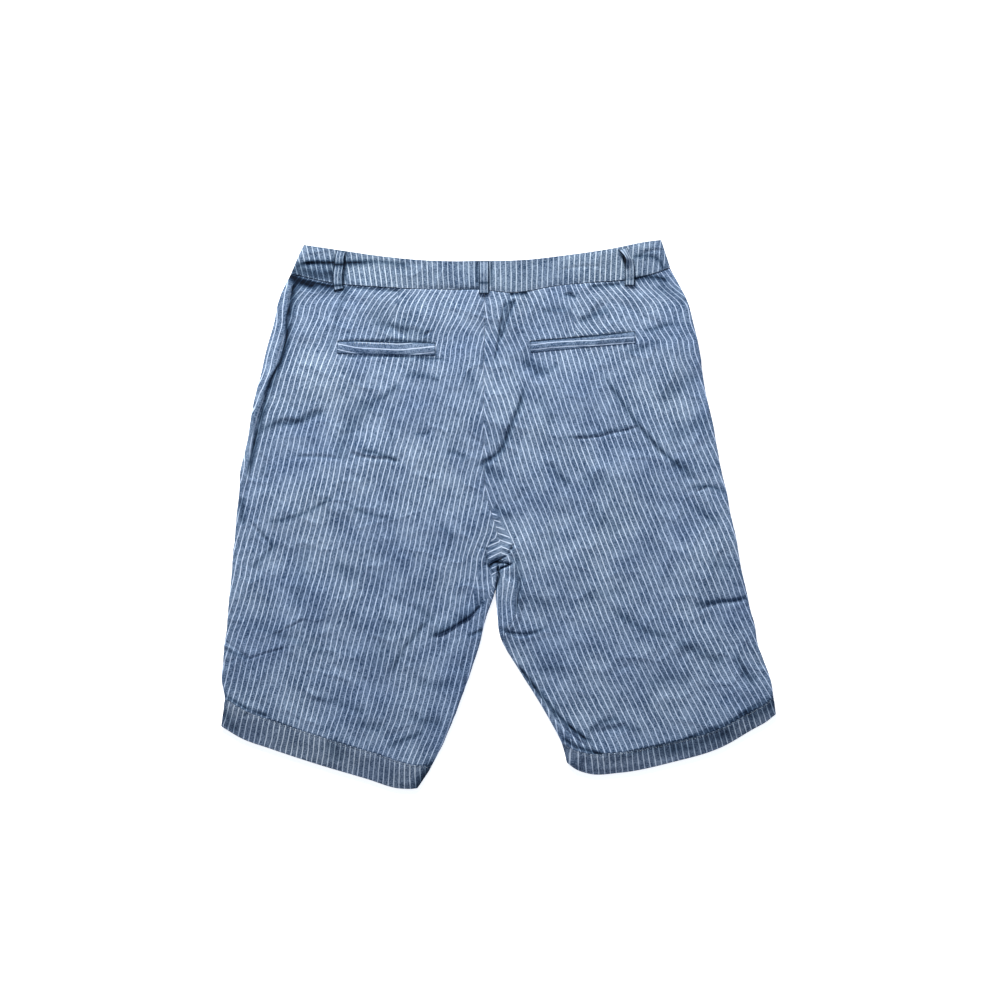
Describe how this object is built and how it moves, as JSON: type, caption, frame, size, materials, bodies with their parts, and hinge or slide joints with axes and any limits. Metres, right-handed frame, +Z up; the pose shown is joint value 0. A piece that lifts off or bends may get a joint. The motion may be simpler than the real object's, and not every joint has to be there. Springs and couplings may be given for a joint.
{
  "type": "bermuda shorts",
  "caption": "Knee-length bermuda shorts in pinstriped linen, lying flat with the back uppermost: waistband with belt loops, welted back pockets and stitched turn-up hems.",
  "frame": {"origin": "on the surface it lies on, below the middle of its outline", "axes": "+Z up, out of the surface; +Y towards the waistband; +X to the right of the picture, which is the wearer's right side"},
  "size_m": [0.665, 0.659, 0.016],
  "materials": {
    "striped_linen": "matte linen chambray with a pale pinstripe",
    "hem_linen": "matte, greyer wrong side of the same linen",
    "button": "polished, marbled",
    "stitching": "spun thread"
  },
  "bodies": {
    "root": {"back_panel_left": "striped_linen", "back_panel_right": "striped_linen", "front_panel_left": "striped_linen", "front_panel_right": "striped_linen", "waistband": "striped_linen", "belt_loop_back_left": "striped_linen", "belt_loop_back_center": "striped_linen", "belt_loop_back_right": "striped_linen", "belt_loop_front_left": "striped_linen", "belt_loop_front_right": "striped_linen", "pocket_welt_left": "striped_linen", "pocket_welt_right": "striped_linen", "hem_left": "hem_linen", "hem_right": "hem_linen", "waist_button": "button"}
  },
  "joints": []
}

▬▬▬▬▬▬▬▬▬▬

**AIM:** Your task is to quote the listing above word for word.

**PROBLEM SOLUTION:**
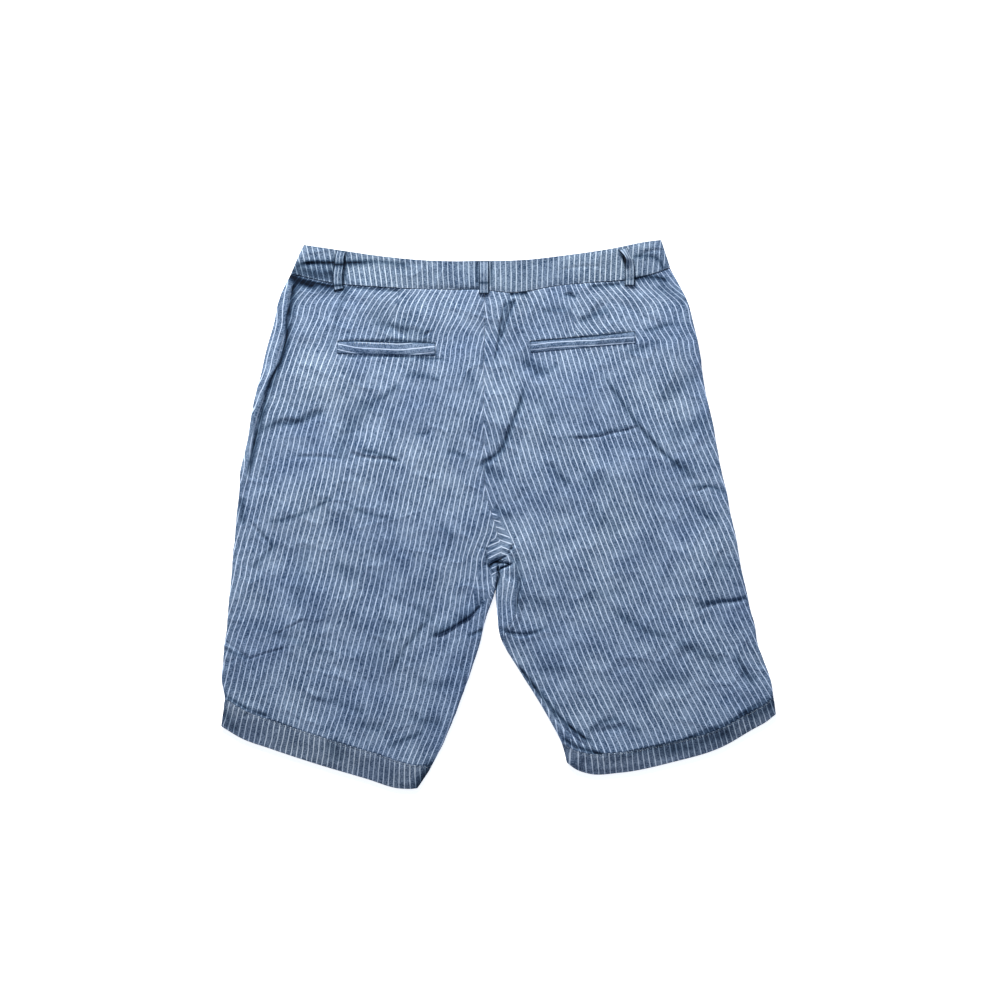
Describe how this object is built and how it moves, as JSON: type, caption, frame, size, materials, bodies with their parts, and hinge or slide joints with axes and any limits. Metres, right-handed frame, +Z up; the pose shown is joint value 0. A piece that lifts off or bends may get a joint. The motion may be simpler than the real object's, and not every joint has to be there. Springs and couplings may be given for a joint.
{
  "type": "bermuda shorts",
  "caption": "Knee-length bermuda shorts in pinstriped linen, lying flat with the back uppermost: waistband with belt loops, welted back pockets and stitched turn-up hems.",
  "frame": {"origin": "on the surface it lies on, below the middle of its outline", "axes": "+Z up, out of the surface; +Y towards the waistband; +X to the right of the picture, which is the wearer's right side"},
  "size_m": [0.665, 0.659, 0.016],
  "materials": {
    "striped_linen": "matte linen chambray with a pale pinstripe",
    "hem_linen": "matte, greyer wrong side of the same linen",
    "button": "polished, marbled",
    "stitching": "spun thread"
  },
  "bodies": {
    "root": {"back_panel_left": "striped_linen", "back_panel_right": "striped_linen", "front_panel_left": "striped_linen", "front_panel_right": "striped_linen", "waistband": "striped_linen", "belt_loop_back_left": "striped_linen", "belt_loop_back_center": "striped_linen", "belt_loop_back_right": "striped_linen", "belt_loop_front_left": "striped_linen", "belt_loop_front_right": "striped_linen", "pocket_welt_left": "striped_linen", "pocket_welt_right": "striped_linen", "hem_left": "hem_linen", "hem_right": "hem_linen", "waist_button": "button"}
  },
  "joints": []
}